If that sounds like something from The Handmaid’s Tale, Meotti is at pains to stress that he does not want to drive women back to the kitchen. He would like to see business and the state doing more to help women both to work and be mothers. He wants economic measures, certainly, but he wants attitudes to change, a new “cultural vision” for Italy. He is against solving the demographic crisis through more immigration — “the national dogma of our media and the elite” — because that too would threaten Italy’s cultural identity: the numbers needed would be so huge. He points out that Italy has had more deaths than births for more than thirty years. It is now one of the oldest countries in the world, along with Japan and South Korea. “I’m very pessimistic… We are in serious trouble… waiting for the inevitable. It’s a slow suicide.”

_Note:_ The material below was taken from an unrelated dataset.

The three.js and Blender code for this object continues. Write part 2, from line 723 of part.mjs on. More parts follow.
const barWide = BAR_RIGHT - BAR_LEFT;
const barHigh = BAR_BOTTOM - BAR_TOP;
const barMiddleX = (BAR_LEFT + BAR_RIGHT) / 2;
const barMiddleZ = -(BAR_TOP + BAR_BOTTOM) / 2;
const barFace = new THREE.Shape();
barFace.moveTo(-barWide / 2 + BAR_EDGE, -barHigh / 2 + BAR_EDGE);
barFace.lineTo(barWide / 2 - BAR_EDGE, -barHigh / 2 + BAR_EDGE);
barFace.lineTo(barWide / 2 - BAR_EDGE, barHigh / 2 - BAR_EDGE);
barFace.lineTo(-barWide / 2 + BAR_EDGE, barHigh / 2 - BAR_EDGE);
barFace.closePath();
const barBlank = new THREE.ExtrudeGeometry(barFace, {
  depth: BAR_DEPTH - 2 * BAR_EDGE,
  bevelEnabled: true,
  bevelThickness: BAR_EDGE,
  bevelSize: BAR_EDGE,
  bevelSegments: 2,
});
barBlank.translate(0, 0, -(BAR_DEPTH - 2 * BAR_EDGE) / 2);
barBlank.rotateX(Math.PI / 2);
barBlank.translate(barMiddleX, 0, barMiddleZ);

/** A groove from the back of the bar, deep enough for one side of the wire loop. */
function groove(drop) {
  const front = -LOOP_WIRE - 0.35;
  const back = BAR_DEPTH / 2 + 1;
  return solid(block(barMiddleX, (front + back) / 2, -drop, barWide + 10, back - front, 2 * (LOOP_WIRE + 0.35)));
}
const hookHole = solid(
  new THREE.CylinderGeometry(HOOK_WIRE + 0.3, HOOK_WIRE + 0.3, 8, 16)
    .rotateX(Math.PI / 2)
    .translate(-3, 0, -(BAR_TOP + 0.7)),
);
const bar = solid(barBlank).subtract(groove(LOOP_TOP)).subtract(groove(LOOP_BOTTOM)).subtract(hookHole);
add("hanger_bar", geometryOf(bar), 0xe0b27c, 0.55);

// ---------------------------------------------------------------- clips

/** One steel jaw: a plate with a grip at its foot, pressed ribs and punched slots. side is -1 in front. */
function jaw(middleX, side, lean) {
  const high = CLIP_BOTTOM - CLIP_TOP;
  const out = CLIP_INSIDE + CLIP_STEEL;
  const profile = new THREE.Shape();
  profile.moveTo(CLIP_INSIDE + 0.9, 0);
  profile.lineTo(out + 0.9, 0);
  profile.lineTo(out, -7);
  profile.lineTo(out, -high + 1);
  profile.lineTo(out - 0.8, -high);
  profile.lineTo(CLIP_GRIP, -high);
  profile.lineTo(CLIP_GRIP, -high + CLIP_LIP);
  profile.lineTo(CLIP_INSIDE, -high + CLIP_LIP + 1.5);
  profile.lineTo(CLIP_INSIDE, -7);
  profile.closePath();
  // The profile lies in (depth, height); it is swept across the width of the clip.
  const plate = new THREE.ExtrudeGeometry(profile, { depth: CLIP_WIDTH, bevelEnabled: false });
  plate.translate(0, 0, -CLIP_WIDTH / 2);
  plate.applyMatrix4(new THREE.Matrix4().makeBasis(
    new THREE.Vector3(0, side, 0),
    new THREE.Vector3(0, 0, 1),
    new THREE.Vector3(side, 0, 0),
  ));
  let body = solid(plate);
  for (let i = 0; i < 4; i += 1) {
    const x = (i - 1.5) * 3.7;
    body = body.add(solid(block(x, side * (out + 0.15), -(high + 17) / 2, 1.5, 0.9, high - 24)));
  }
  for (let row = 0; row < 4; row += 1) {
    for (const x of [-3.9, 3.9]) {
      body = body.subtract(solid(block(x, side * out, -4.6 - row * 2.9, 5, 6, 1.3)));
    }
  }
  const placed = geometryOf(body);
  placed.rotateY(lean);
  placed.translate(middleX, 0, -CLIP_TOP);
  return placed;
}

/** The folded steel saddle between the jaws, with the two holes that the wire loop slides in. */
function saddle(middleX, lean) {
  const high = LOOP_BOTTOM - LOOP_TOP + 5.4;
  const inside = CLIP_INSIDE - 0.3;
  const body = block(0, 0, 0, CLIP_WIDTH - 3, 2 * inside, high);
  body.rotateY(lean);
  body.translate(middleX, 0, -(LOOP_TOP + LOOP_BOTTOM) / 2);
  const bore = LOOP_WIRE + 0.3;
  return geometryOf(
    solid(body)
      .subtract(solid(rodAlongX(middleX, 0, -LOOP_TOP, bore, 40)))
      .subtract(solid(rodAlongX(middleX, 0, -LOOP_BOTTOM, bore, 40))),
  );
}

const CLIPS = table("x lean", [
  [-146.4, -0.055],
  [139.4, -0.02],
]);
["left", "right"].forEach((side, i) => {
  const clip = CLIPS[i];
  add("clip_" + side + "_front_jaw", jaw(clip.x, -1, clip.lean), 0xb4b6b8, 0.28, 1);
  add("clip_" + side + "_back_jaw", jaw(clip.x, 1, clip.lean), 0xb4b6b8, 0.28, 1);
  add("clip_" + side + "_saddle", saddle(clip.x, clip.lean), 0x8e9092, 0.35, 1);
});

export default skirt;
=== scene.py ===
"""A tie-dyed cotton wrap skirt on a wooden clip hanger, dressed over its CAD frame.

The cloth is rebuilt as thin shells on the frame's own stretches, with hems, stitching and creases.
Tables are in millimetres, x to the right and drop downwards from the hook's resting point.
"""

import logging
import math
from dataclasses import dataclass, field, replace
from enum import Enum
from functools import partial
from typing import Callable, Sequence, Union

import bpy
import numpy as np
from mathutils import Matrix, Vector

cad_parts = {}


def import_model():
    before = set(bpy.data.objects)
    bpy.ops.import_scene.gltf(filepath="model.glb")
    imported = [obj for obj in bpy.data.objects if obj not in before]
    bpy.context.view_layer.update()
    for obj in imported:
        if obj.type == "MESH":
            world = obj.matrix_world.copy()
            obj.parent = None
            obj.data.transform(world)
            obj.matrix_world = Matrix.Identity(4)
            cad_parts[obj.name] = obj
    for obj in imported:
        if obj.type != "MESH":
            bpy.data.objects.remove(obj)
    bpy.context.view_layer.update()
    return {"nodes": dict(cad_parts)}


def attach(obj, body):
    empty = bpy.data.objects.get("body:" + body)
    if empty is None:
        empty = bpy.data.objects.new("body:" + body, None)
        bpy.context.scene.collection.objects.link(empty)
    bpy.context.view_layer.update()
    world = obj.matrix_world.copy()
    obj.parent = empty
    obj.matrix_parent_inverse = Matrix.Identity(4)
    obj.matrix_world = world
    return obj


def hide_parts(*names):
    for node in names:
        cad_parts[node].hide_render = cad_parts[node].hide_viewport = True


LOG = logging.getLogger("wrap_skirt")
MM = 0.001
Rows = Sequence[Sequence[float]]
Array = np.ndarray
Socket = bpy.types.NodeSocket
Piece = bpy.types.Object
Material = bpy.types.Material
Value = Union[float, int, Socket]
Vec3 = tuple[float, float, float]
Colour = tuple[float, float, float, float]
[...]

All this is based on projections. It is possible that the predicted exponential downward curve of population could flatten out, that people might just decide to start having more babies again. But for Italians — and for everyone else — there is a warning from history. One theory of why the Roman Empire fell is that there was a low birth rate. For a time in ancient Rome, you could be fined for not having a child. The collapse did not happen overnight, but over generations, centuries, until one day the Colosseum was empty of cheering crowds, and peasant farmers moved in to keep their cows under the arches. If it is true that “demography is destiny” then our civilization, too, might disappear, not overnight, but slowly, almost imperceptibly from one year to the next, until we simply fade away.